The growth of Cayman’s population, economic productivity, and constructed environment clearly suggests that the region may face significantly greater financial losses in the event of a hurricane.

As Artemis’ readers are aware, there are two key insurance options available to Cayman, one of which would be for the government to issue its own catastrophe bond.

Another option is to increase Cayman’s coverage in CCRIF SPC, formerly known as the Caribbean Catastrophe Risk Insurance Facility, a regional catastrophe fund that provides specialised, parametric insurance to Caribbean and Central American governments.
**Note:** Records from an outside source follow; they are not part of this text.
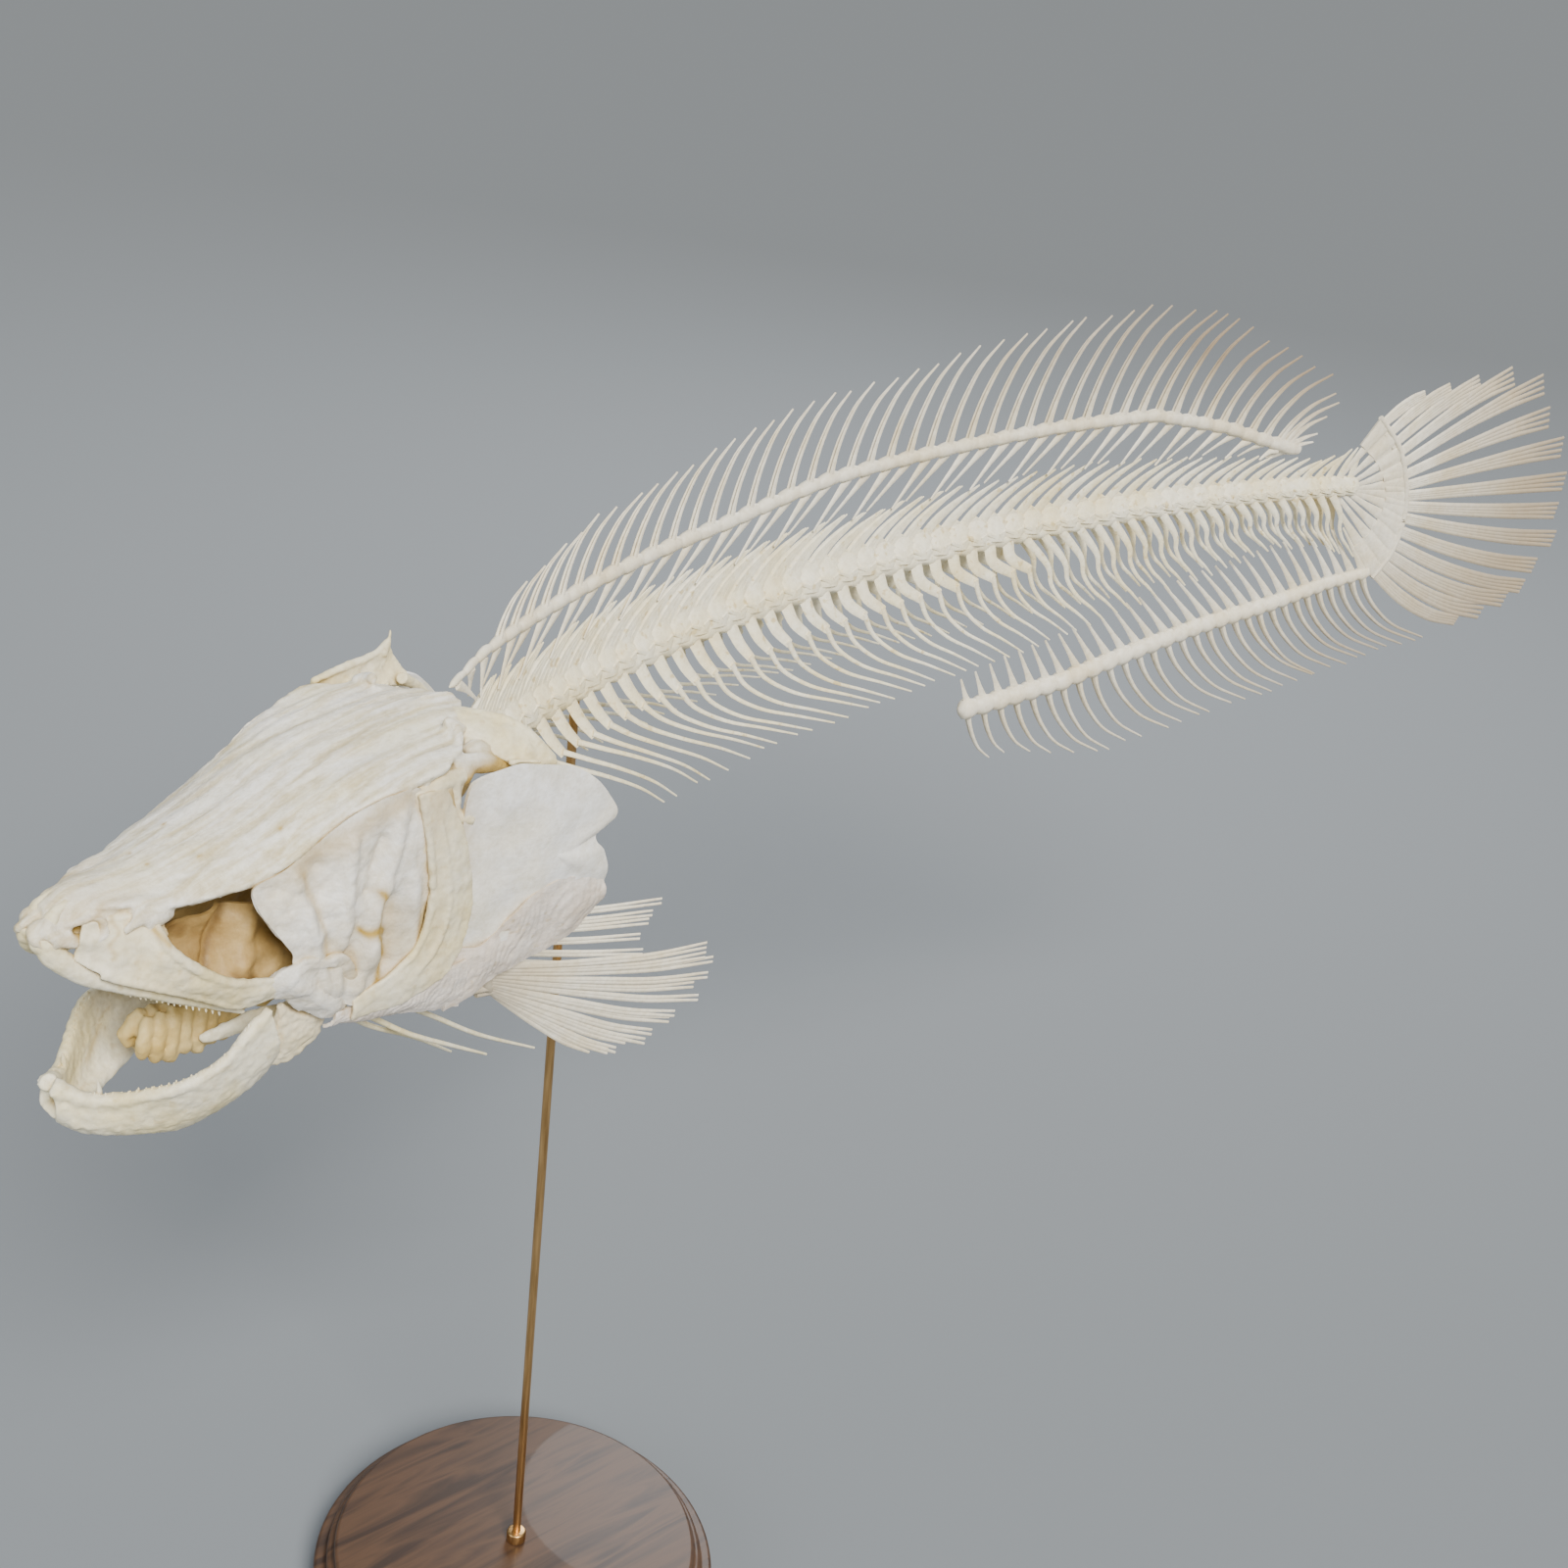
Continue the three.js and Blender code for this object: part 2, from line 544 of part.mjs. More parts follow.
// The row of neural arches, with spines that lean back one over the other.
function makeNeuralSpines(name, first, last) {
  const steps = last - first;
  const [start, end] = lengthEnds(first, last);
  const rings = [];
  for (let i = 0; i <= steps; i += 1) {
    const s = lerp(start, end, i / steps);
    const radius = graph(vertebraRadii, s);
    const low = radius * archFloor + gap;
    const high = radius * archTop;
    rings.push([[0.62, low], [0.26, high], [-0.26, high], [-0.62, low]]
      .map(([left, up]) => body(s, left * radius, up)));
  }
  const shoots = rings.map(() => ({}));
  for (let step = 0; step < steps; step += 1) {
    const s = lerp(start, end, (step + 0.5) / steps);
    const height = graph([[0, 22], [0.15, 25], [0.6, 24], [0.8, 18], [0.9, 14], [0.97, 19], [1, 21]], s);
    const lean = graph([[0, 16], [0.15, 22], [0.6, 26], [0.8, 22], [0.93, 19], [1, 2]], s) / columnLength;
    const tip = body(s + lean, 0, height);
    shoots[step][1] = shootRings(facetOf(rings, step, 1), backAt(s), [tip], [[0.5, 0.45]]);
  }
  addPiece(`neural_spines_${name}`, boneFinish, solid(grownBeam(rings, shoots)));
}

function makeBackbone(name, first, last) {
  makeNeuralSpines(name, first, last);
  bothSides((sideName, side) => makeRibs(name, sideName, side, first, last));
}

// ---- Dorsal and anal fins ------------------------------------------------------------
const dorsal = {
  name: 'dorsal_fin',
  rays: dorsalRays,
  from: -0.006,
  to: 0.895,
  outward: 1,
  base: [[-0.01, 30.5], [0.03, 33.5], [0.16, 35.9], [0.3, 37.4], [0.4, 41.5], [0.62, 41.6],
    [0.72, 40.8], [0.76, 36.8], [0.81, 31.8], [0.85, 26.2], [0.9, 20.2]],
  tip: [[0.06, 48.5], [0.125, 58.7], [0.2, 62], [0.324, 71], [0.457, 76], [0.55, 82], [0.645, 86],
    [0.74, 77], [0.808, 61], [0.845, 53.5], [0.872, 47], [0.882, 40], [0.889, 33], [0.895, 23]],
  sweep: [[0.06, 0.038], [0.1, 0.046], [0.2, 0.04], [0.37, 0.036], [0.64, 0.054], [0.81, 0.062],
    [0.87, 0.072], [0.885, 0.06], [0.895, 0.03]],
  bareBeads: 3, // beads at the front that bear no ray
  bearer: [[0, 11], [0.1, 18], [0.75, 18], [0.8, 12], [0.85, 7.5], [0.9, 4.2]],
  ahead: [[0, 0], [0.1, 0.034], [0.8, 0.034], [0.9, 0.02]],
  aside: 2.8,
};
const anal = {
  name: 'anal_fin',
  rays: analRays,
  from: 0.56,
  to: 1.052,
  outward: -1,
  base: [[0.55, -72], [0.59, -71.7], [0.66, -69.8], [0.74, -62.4], [0.82, -55.5], [0.92, -48.9],
    [1, -42], [1.06, -38.5]],
  tip: [[0.576, -97], [0.646, -108], [0.708, -102], [0.76, -97], [0.816, -93.5], [0.858, -89.5],
    [0.952, -79], [1.026, -75], [1.052, -72]],
  sweep: [[0.576, 0.03], [0.646, 0.072], [0.708, 0.084], [0.76, 0.098], [0.816, 0.115], [0.952, 0.13],
    [1.026, 0.142]],
  bareBeads: 0,
  bearer: [[0.56, 14], [0.62, 20], [0.8, 21], [0.95, 24], [1.06, 22]],
  ahead: [[0.56, 0.01], [0.616, 0.018], [0.69, 0.03], [0.87, 0.055], [1.06, 0.05]],
  aside: 0,
};
const beadHalf = [2.3, 1.9]; // half width of the row at a bead and between two
const rowHeight = 5.2;
const rowInside = 0.6; // share of the row's height on the backbone's side of its base line

// A length of a median fin: a beaded row, with a ray on each bead and the slender bone that
// bears it on the other side, leaning to alternate sides past the tips of the spines.
function makeMedianFin(fin, name, firstRay, lastRay) {
  const spacing = (fin.to - fin.from) / (fin.rays - 1);
  const clear = gap / 2 / columnLength;
  const start = fin.from + (firstRay - 0.5) * spacing + clear;
  const end = fin.from + (lastRay + 0.5) * spacing - clear;
  const steps = (lastRay - firstRay + 1) * 2;
  const rings = [];
  for (let i = 0; i <= steps; i += 1) {
    const s = lerp(start, end, i / steps);
    const half = beadHalf[(i + 1) % 2];
    const near = graph(fin.base, s) - fin.outward * rowHeight * rowInside;
    const far = near + fin.outward * rowHeight * (i % 2 === 0 ? 0.8 : 1);
    rings.push([[half, near], [half, far], [-half, far], [-half, near]].map(([left, up]) => body(s, left, up)));
  }
  const shoots = rings.map(() => ({}));
  for (let ray = firstRay; ray <= lastRay; ray += 1) {
    const step = (ray - firstRay) * 2;
    const s = lerp(start, end, (step + 0.5) / steps);
    const reach = graph(fin.sweep, s);
    const tip = body(s + reach, 0, graph(fin.tip, s));
    const back = backAt(s);
    if (ray >= fin.bareBeads) {
      shoots[step][1] = shootRings(facetOf(rings, step, 1), back, [tip], [[rayRadius, rayRadius * 0.8]]);
    }
    const lean = ray % 2 === 0 ? fin.aside : -fin.aside;
    const inward = graph(fin.base, s) - fin.outward * graph(fin.bearer, s);
    const foot = body(Math.max(s - graph(fin.ahead, s), 0.016), lean, inward);
    shoots[step][3] = shootRings(facetOf(rings, step, 3), back, [foot], [[0.5, 0.4]]);
  }
  addPiece(`${fin.name}_${name}`, rayFinish, solid(grownBeam(rings, shoots)));
}

// ---- Tail fin ------------------------------------------------------------------------
const fanEdge = [[1.014, 31], [1.055, 18], [1.08, 3], [1.093, -11], [1.09, -28], [1.068, -40]];
const caudalTips = [[1.05, 38], [1.15, 46], [1.24, 47.5], [1.315, 27], [1.353, -1], [1.368, -25],
  [1.358, -48], [1.305, -58], [1.235, -65]];
const fanHalf = 0.8; // half the fan's thickness

// The fan of flat bones behind the last vertebra, with the tail's rays on its edge.
function makeTailFin() {
  const edge = new THREE.CatmullRomCurve3(fanEdge.map(([s, up]) => body(s, 0, up)));
  const tips = new THREE.CatmullRomCurve3(caudalTips.map(([s, up]) => body(s, 0, up)));
  const { left, up } = axesOf(spineHeading(1), spinePitch(1));
  const rings = [];
  for (let i = 0; i <= caudalRays; i += 1) {
    const t = i / caudalRays;
    const inner = body(1.007, 0, lerp(3, -3, t));
    const outer = edge.getPoint(t);
    rings.push([[inner, 1], [outer, 1], [outer, -1], [inner, -1]]
      .map(([point, side]) => point.clone().addScaledVector(left, side * fanHalf)));
  }
  const shoots = rings.map(() => ({}));
  for (let ray = 0; ray < caudalRays; ray += 1) {
    const facet = facetOf(rings, ray, 1);
    const end = tips.getPoint(ray / (caudalRays - 1));
    const middle = facet[0].clone().add(facet[2]).multiplyScalar(0.5).lerp(end, 0.25);
    shoots[ray][1] = shootRings(facet, up.clone().negate(), [middle, end], [[1.9, 0.8], [3, 0.5]]);
  }
  addPiece('tail_fin', rayFinish, solid(grownBeam(rings, shoots)));
}

// ---- Pectoral fins -------------------------------------------------------------------
const pectoralTips = { // from the upper ray to the lower one: the right fin is swept in and back
  left: [[-69, 51, -68], [-74, 49, -80], [-72, 45, -95], [-62, 41, -105], [-48, 38, -107], [-34, 35, -104]],
  right: [[-93, -8, -81], [-96, -8, -90], [-91, -6, -97], [-80, -4, -104], [-66, 0, -108], [-52, 4, -108]],
};
const pectoralSag = { left: 2, right: 9 }; // how far the middle of a ray hangs below its chord
const pectoralRoot = [[4, 28, -54], [0, 28, -60], [-3, 26, -65], [-4, 24, -70]];

function makePectoralFin(name, side) {
  const root = new THREE.CatmullRomCurve3(headPoints(pectoralRoot, side));
  const tips = new THREE.CatmullRomCurve3(headPoints(pectoralTips[name], side));
  const forward = headAxes.back.clone().negate();
  const rings = [];
  for (let i = 0; i <= pectoralRays; i += 1) {
    const centre = root.getPoint(i / pectoralRays);
    rings.push([[1.5, 1], [-1.5, 1], [-1.5, -1], [1.5, -1]]
      .map(([ahead, out]) => centre.clone().addScaledVector(forward, ahead).addScaledVector(headLeft, side * out)));
  }
  const shoots = rings.map(() => ({}));
  for (let ray = 0; ray < pectoralRays; ray += 1) {
    const end = tips.getPoint(ray / (pectoralRays - 1));
    const middle = root.getPoint((ray + 0.5) / pectoralRays).lerp(end, 0.5)
      .addScaledVector(headUp, -pectoralSag[name]);
    shoots[ray][1] = shootRings(facetOf(rings, ray, 1), headUp.clone().negate(), [middle, end],
      [[0.6, 0.5], [0.45, 0.35]]);
  }
  addPiece(`pectoral_fin_${name}`, rayFinish, solid(grownBeam(rings, shoots)));
}

makeStand();
makeCranium();
bothSides(makeUpperJaw);
bothSides(makeLowerJaw);
bothSides(makeCheek);
bothSides(makeGillCover);
bothSides(makeHyoid);
makeGillArches();
bothSides(makeShoulder);
bothSides(makePectoralFin);
makeBackbone('front', 0, 18);
makeBackbone('middle', 18, 36);
makeBackbone('rear', 36, vertebraCount);
makeMedianFin(dorsal, 'front', 0, 15);
makeMedianFin(dorsal, 'middle', 16, 31);
makeMedianFin(dorsal, 'rear', 32, dorsalRays - 1);
makeMedianFin(anal, 'front', 0, 14);
makeMedianFin(anal, 'rear', 15, analRays - 1);
makeTailFin();

export default group;
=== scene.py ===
# %% [markdown]
# # A mounted skeleton of a northern snakehead
# A museum preparator boils and cleans a fish, bleaches its bones and puts them together again on
# a brass rod. This lesson dresses such a mount bone by bone. The solids of the model are already
# in place, in metres, and each one is replaced here by a finer piece that sits where it sits.

# %% Load the solids
import math
import bpy
import numpy as np
from mathutils import Matrix, Vector, noise


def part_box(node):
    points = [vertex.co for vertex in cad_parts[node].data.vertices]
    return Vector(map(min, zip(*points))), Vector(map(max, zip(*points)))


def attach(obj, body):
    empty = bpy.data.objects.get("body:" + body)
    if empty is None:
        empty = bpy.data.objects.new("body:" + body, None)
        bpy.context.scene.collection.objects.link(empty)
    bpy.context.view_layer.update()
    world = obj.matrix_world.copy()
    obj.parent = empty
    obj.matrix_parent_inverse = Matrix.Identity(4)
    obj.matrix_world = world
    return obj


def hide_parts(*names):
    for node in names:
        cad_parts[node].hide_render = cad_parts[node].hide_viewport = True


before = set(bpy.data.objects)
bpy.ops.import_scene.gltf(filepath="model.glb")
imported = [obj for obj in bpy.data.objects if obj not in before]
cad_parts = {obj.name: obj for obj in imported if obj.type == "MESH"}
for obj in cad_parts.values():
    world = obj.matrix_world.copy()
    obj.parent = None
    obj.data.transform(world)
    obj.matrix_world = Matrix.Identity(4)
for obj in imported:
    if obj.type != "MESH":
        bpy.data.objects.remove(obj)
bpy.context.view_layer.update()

MM = 0.001

# %% [markdown]
# ## Lines that the whole skeleton follows
# The backbone swings from side to side, as in a swimming fish, so each bone's place is given as a
# share of the backbone's length, then millimetres to the fish's left and up. The bones of the head
# are given in millimetres ahead of the first vertebra, to the left and up. Both are worked out
# here from a heading and a pitch, because a bone is easier to place along the fish than in the room.

# %% Values that vary along a line
def graph(pairs, place):
    """Reads a list of (place, value) pairs at one place or at many."""
    return np.interp(place, [pair[0] for pair in pairs], [pair[1] for pair in pairs])


def evenly(values, t):
    """Reads evenly spaced values at share t of their length."""
    return np.interp(t, np.linspace(0, 1, len(values)), values)


def unit(vectors):
    vectors = np.asarray(vectors, float)
    return vectors / np.linalg.norm(vectors, axis=-1, keepdims=True)


def dot(a, b):
    return np.sum(np.asarray(a) * np.asarray(b), axis=-1, keepdims=True)


# %% The backbone's line
VERTEBRAE = 54
COLUMN_LENGTH = 453
ROD_PLACE = 0.148  # share of the backbone that lies ahead of the rod
TAIL_STRETCH = 0.8  # how much a share of the length counts behind the last vertebra
ROD_GAP = 0.3  # between the rod's tip and the vertebra over it
VERTEBRA_LENGTHS = [(0, 0.75), (0.2, 1), (0.6, 1), (1, 0.75)]
VERTEBRA_RADII = [(0, 4.4), (0.3, 4.5), (0.6, 3.6), (0.85, 2.7), (1, 2.3)]


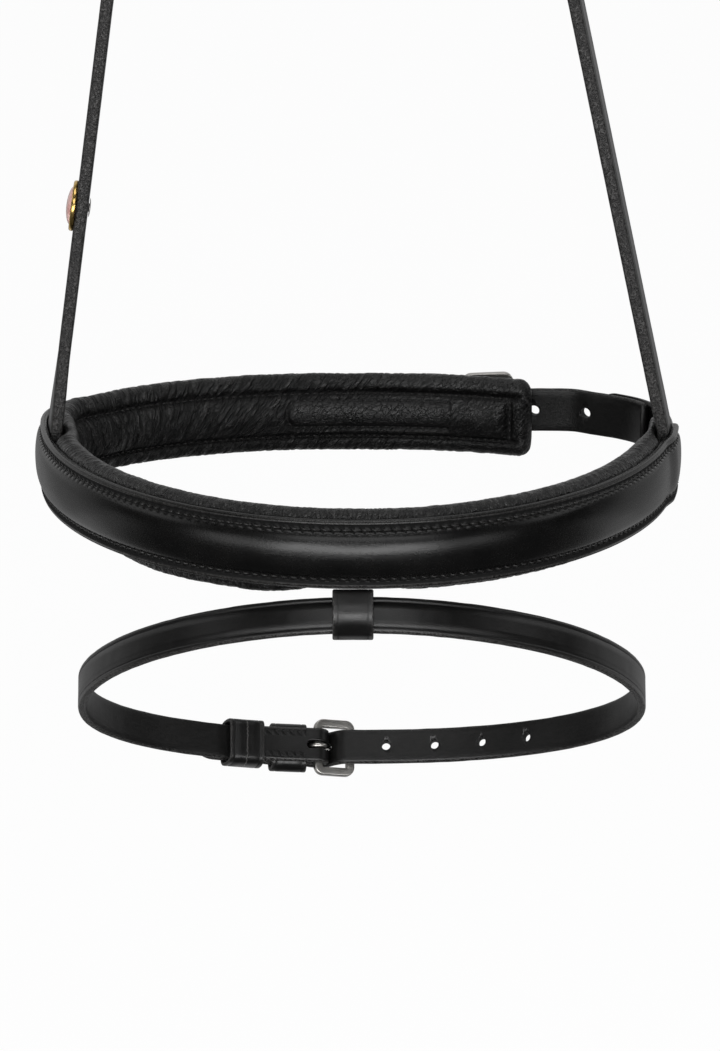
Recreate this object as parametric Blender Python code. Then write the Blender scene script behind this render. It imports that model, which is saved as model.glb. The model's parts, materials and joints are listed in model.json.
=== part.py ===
"""Combination noseband: a padded raised noseband on its head strap, with a flash strap below.

Metres, +Z up. The horse looks towards -Y, and the origin is where the head strap rests
on the poll, at the middle of its inner face. Every strap is a ribbon swept along a course.
On a course, s runs along the leather, n stands outwards from the horse and v runs across.
"""

import math

import bmesh
import bpy
import numpy as np
from mathutils import Matrix, Vector

# Clearances
LAYER_GAP = 0.0003
RUNNING_GAP = 0.0005
BAR_GAP = 0.0004
HOLE_GAP = 0.0006

# Noseband as it hangs
POLL_DROP = 0.497
POLL_SIDE_OFFSET = 0.018
STRAP_SETBACK = 0.018
NOSE_HALF_WIDTH = 0.1114
NOSE_FRONT_DEPTH = 0.1375
NOSE_REAR_DEPTH = 0.0622

# Nose band: smooth outer leather with a raised middle
BAND_HEIGHT = 0.0244
BAND_THICK = 0.0022
BAND_END_HEIGHT = 0.0200
BAND_PAST_STRAP = 0.072
BAND_TAPER = 0.032
BAND_RIGHT_END_HEIGHT = 0.0160
BAND_RIGHT_TAPER = 0.0120
BAND_ROW_HEIGHT = 0.0085
CROWN_WIDTH = 0.0152
CROWN_RISE = 0.0040
CROWN_LEFT_RISE = 0.0022
CROWN_RIGHT_RISE = 0.0012
CROWN_BORDER = 0.0030
CROWN_WALL = 0.0018

# Padded lining
PAD_HEIGHT = 0.0290
PAD_THICK = 0.0090
PAD_CHANNEL_DEPTH = 0.0014
PAD_CHANNEL_WIDTH = 0.0022
PAD_PAST_STRAP = 0.0125
PAD_END_PAST_MIDDLE = 0.0665
PAD_CORNER = 0.0050
PAD_CURL = 0.0120
PAD_LEFT_BULGE = 0.0012
PAD_RIGHT_SQUEEZE = 0.0010
PAD_SQUEEZE_RUN = 0.0240
PAD_FILL_SHORT_OF_STRAP = 0.0260
PAD_END_WALL = 0.0030
COVER_THICK = 0.0013
COVER_SLOT_HEIGHT = 0.0160

# Head strap
HEAD_STRAP_WIDTH = 0.0150
HEAD_STRAP_THICK = 0.0044
HEAD_CHAPE_THICK = 0.0022
HEAD_BILLET_WIDTH = 0.0145
HEAD_BILLET_THICK = 0.0028
POLL_RADIUS = 0.0280
STRAP_SEWN_DEPTH = 0.0100
STRAP_BEND_ABOVE = 0.0130
STRAP_LEAN_HEIGHT = 0.150
STRAP_LEAN_FADE = 0.250
LEFT_LEAN_HEIGHT = 0.013
LEFT_LEAN_FADE = 0.035
STRAP_TAPER = 0.040
STRAP_FLARE = 0.0016
HEAD_BUCKLE_HEIGHT = 0.245
HEAD_HOLE_PITCH = 0.0200
HEAD_FIRST_HOLE = 0.0240

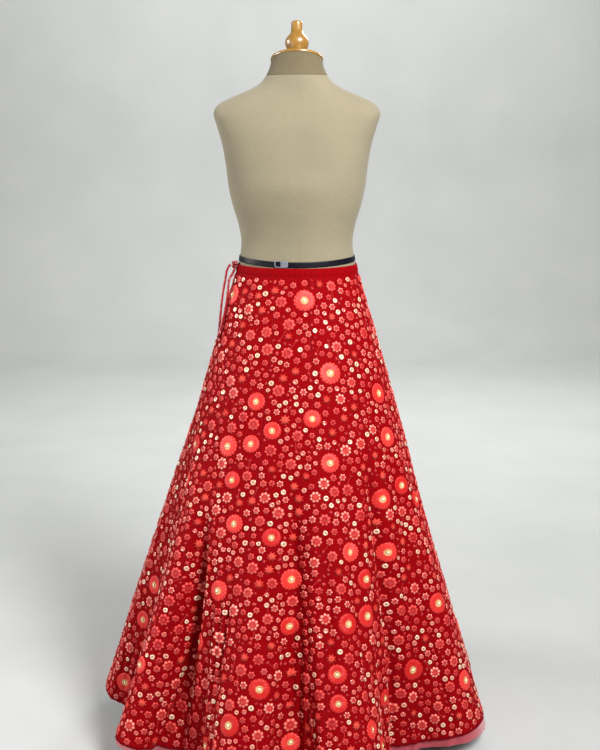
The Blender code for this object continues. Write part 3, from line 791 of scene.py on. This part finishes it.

“We will look at all options, including catastrophe bonds, increasing traditional coverage, and parametric solutions, and then assess them holistically,” Anglin told Cayman Compass.

In terms of whether Cayman will issue its own catastrophe bond, Anglin stated: “It comes down to cost. The key question is whether the cost justifies going down that route.”

While in regard to increasing Cayman’s CCRIF coverage, Anglin further explained: “We are also reviewing our current level of coverage. I will need to make a decision on that shortly, as hurricane season is approaching and policies are up for renewal.”

Catastrophe bonds and parametric coverage proved to be highly useful for Jamaica last year shortly after the country was hit by major hurricane Melissa.

Shortly after Melissa struck Jamaica, CCRIF announced that it would make its biggest single payout after Melissa triggered Jamaica’s tropical cyclone policy, with US $70.8 million being paid to the country.

However, not long after this, we also reported that Jamaica was set to also benefit from a US $21.1 million payout under its CCRIF SPC parametric excess rainfall policy, which took the total that the country would receive to $91.9 million.

As well as this, the World Bank also announced that the Government of Jamaica would receive a full 100% payout of its $150 million IBRD CAR Jamaica 2024 parametric catastrophe bond.

It’s important to note that Cayman’s need for increased natural catastrophe cover also comes as the  global reinsurance market is experiencing a softening trend in 2026.

Michael Gayle, CEO of Cayman’s government-owned insurer CINICO, and CCRIF board member, views  this shift as a market correction following several years of restricted capacity and rising rates.

“For the years 2023 and 2024, there was a contraction in available reinsurance capacity. But as rates have gone up locally we have seen a return of capacity in the reinsurance market, [that is] coupled with the fact [that international reinsurers] had a couple of good years – Hurricane Melissa for example didn’t really move the meter in the international reinsurance market it fell within the range of expected losses for the year,” Gayle told Cayman Compass.

Anglin also highlighted how market conditions can make premiums more favourable at renewals.

“However, for government, the primary consideration is risk, not just price. The key issue is exposure – there is more at stake now. That is why we are reviewing our position before renewal,” Anglin concluded.